### SHORT PROBLEM
Here are some records; copy every line that holds the word "pose".

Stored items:
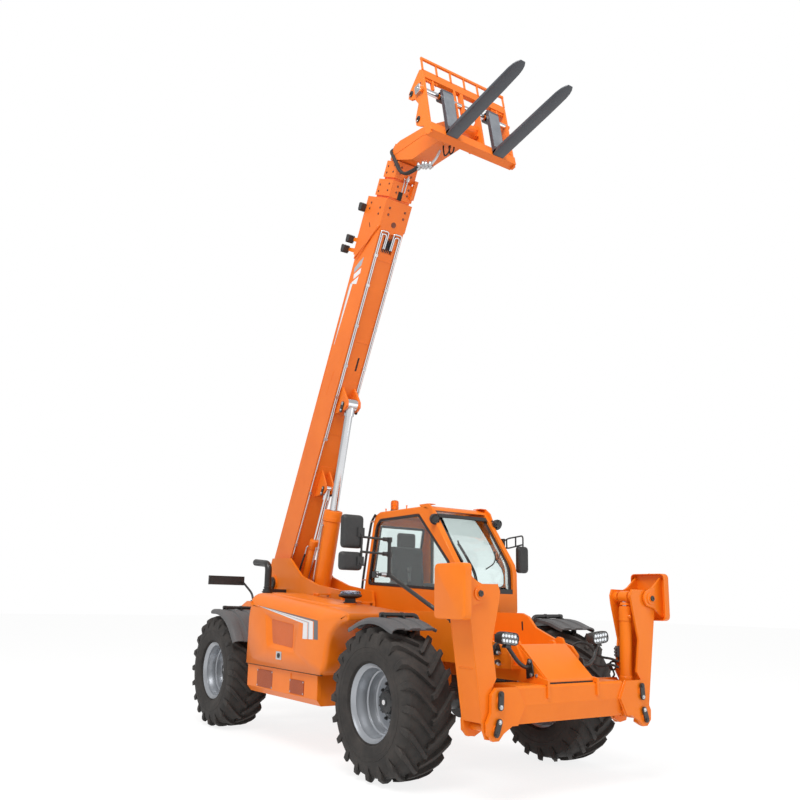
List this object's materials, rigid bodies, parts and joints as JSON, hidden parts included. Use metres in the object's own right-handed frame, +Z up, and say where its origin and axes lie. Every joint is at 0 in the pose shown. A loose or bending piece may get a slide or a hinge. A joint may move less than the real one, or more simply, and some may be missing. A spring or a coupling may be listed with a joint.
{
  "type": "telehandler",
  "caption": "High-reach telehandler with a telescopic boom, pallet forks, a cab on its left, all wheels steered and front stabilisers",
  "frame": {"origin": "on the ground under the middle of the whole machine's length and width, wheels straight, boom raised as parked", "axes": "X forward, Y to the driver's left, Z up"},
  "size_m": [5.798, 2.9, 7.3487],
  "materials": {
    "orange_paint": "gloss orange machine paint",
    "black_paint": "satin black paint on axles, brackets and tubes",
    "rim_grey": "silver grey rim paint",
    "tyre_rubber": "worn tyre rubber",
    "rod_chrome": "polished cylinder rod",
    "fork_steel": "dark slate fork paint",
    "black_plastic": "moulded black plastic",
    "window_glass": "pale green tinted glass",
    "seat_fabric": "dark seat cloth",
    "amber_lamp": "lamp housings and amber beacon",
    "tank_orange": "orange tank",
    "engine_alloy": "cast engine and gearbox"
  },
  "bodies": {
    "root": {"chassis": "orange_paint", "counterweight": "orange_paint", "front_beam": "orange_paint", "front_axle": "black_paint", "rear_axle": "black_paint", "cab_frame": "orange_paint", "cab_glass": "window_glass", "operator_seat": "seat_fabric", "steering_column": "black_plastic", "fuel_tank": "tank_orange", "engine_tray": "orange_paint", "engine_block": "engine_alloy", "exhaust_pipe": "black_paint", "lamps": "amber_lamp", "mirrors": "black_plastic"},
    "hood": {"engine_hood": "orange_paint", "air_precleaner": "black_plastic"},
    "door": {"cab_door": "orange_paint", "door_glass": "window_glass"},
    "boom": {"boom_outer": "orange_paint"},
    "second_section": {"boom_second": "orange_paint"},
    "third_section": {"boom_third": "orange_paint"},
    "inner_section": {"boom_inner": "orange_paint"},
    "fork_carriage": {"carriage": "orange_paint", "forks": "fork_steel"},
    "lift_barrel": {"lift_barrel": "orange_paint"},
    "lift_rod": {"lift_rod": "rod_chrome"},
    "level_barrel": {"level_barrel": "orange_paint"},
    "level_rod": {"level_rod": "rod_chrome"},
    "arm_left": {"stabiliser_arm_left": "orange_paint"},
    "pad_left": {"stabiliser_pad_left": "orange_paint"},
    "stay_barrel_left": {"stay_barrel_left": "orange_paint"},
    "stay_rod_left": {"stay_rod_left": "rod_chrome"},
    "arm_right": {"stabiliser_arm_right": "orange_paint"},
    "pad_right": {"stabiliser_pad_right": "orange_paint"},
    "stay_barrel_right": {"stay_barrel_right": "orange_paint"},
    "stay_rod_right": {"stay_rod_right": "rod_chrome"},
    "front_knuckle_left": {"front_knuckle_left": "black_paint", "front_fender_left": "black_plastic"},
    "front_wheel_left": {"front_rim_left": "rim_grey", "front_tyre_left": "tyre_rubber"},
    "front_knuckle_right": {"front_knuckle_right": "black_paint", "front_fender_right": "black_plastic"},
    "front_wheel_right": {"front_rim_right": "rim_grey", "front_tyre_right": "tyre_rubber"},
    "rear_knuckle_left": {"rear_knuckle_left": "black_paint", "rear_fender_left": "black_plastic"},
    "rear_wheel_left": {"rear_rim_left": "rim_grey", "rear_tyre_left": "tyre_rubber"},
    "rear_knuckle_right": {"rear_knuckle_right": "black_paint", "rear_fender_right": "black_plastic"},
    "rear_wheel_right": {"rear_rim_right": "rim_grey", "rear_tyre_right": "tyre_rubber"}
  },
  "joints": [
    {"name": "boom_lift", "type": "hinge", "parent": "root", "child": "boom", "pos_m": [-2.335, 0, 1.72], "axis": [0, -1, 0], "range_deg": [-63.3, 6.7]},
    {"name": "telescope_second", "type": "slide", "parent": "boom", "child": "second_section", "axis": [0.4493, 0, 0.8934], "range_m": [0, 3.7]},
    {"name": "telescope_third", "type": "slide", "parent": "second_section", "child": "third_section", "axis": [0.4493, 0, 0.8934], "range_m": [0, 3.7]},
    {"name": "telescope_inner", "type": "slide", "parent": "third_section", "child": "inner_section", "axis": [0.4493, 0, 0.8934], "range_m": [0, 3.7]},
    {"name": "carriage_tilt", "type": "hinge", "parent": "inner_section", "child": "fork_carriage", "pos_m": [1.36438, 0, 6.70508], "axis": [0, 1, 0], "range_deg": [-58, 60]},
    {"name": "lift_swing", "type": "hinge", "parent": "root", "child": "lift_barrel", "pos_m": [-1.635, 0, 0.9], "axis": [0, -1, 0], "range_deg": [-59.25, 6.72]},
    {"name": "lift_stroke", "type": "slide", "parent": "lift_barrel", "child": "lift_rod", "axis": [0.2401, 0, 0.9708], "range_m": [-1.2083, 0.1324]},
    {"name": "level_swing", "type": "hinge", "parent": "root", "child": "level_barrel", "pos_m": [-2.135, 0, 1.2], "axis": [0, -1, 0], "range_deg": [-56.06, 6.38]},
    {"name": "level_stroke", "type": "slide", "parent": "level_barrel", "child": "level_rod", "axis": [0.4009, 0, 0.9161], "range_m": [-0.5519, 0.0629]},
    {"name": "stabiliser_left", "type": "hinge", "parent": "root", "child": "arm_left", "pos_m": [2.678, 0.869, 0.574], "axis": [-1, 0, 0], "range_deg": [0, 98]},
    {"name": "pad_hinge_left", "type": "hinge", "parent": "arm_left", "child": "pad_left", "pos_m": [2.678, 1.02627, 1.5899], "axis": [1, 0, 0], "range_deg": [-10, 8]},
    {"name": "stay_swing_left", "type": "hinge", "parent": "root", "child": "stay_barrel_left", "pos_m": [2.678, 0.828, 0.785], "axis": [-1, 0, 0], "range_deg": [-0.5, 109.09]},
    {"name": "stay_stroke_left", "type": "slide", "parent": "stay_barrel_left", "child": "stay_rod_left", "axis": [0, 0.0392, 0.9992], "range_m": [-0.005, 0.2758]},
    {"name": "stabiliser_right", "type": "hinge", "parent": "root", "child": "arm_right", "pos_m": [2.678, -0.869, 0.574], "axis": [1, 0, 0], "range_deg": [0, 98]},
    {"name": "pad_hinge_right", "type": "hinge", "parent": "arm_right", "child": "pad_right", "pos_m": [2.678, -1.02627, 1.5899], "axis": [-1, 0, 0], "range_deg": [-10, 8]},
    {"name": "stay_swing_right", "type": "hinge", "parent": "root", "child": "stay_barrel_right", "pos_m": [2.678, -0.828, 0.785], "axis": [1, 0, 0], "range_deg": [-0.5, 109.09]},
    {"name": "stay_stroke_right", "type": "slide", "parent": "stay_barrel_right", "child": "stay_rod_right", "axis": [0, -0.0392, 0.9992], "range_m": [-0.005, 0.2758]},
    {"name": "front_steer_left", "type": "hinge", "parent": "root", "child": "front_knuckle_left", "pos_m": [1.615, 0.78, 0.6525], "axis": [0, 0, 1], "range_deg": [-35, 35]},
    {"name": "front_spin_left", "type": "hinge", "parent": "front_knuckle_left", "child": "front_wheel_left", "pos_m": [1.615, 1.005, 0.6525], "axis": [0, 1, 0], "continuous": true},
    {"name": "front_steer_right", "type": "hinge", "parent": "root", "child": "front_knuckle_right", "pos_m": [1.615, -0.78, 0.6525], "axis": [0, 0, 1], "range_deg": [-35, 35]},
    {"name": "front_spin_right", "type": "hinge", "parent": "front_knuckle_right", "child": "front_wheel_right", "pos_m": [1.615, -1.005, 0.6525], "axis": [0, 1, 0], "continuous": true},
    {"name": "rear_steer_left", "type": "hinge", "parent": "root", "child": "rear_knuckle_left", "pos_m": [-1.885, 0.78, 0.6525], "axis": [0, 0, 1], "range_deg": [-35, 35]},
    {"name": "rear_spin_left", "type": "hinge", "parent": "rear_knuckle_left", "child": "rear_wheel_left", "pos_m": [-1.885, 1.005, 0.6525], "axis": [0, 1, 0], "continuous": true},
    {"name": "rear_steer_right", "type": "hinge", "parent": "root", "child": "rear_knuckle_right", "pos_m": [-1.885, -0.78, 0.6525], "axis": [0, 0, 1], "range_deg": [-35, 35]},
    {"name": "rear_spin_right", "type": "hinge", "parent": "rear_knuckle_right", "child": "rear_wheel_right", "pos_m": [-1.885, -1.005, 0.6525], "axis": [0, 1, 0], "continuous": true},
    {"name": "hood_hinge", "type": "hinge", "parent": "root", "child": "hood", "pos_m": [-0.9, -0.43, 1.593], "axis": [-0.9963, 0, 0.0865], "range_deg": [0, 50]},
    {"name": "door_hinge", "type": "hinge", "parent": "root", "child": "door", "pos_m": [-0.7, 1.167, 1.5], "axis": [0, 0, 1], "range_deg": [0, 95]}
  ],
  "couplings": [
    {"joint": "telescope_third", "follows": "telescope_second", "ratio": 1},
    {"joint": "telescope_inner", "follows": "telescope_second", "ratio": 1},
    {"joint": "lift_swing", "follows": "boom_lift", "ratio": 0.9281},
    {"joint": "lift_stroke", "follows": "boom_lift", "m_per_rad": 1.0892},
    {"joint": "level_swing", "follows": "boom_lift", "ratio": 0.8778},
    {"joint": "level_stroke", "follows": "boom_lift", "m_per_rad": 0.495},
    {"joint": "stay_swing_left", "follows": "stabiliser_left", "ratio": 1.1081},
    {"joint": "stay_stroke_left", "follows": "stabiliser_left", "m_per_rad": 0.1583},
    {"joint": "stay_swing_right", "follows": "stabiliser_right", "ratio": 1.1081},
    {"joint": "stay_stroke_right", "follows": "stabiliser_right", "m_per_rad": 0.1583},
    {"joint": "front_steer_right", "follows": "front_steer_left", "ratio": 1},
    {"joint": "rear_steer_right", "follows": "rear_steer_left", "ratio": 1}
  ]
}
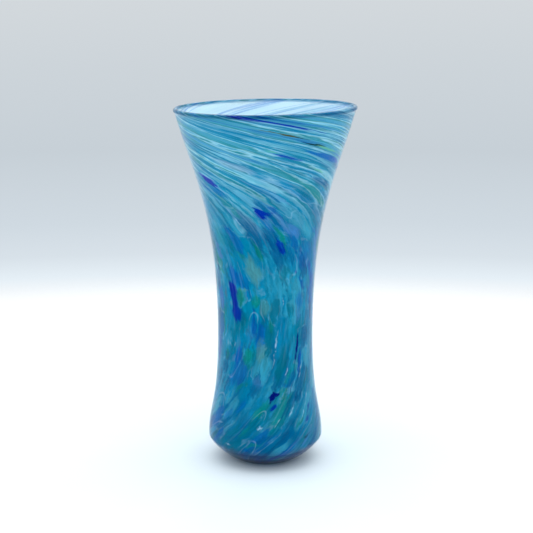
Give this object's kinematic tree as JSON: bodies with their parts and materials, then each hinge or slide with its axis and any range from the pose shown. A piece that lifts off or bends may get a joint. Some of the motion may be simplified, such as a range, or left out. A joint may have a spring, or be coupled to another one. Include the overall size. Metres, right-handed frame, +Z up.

### TASK OUTPUT
List this object's materials, rigid bodies, parts and joints as JSON, hidden parts included. Use metres in the object's own right-handed frame, +Z up, and say where its origin and axes lie. Every joint is at 0 in the pose shown. A loose or bending piece may get a slide or a hinge. A joint may move less than the real one, or more simply, and some may be missing. A spring or a coupling may be listed with a joint.
Give this object's kinematic tree as JSON: bodies with their parts and materials, then each hinge or slide with its axis and any range from the pose shown. A piece that lifts off or bends may get a joint. Some of the motion may be simplified, such as a range, or left out. A joint may have a spring, or be coupled to another one. Include the overall size. Metres, right-handed frame, +Z up.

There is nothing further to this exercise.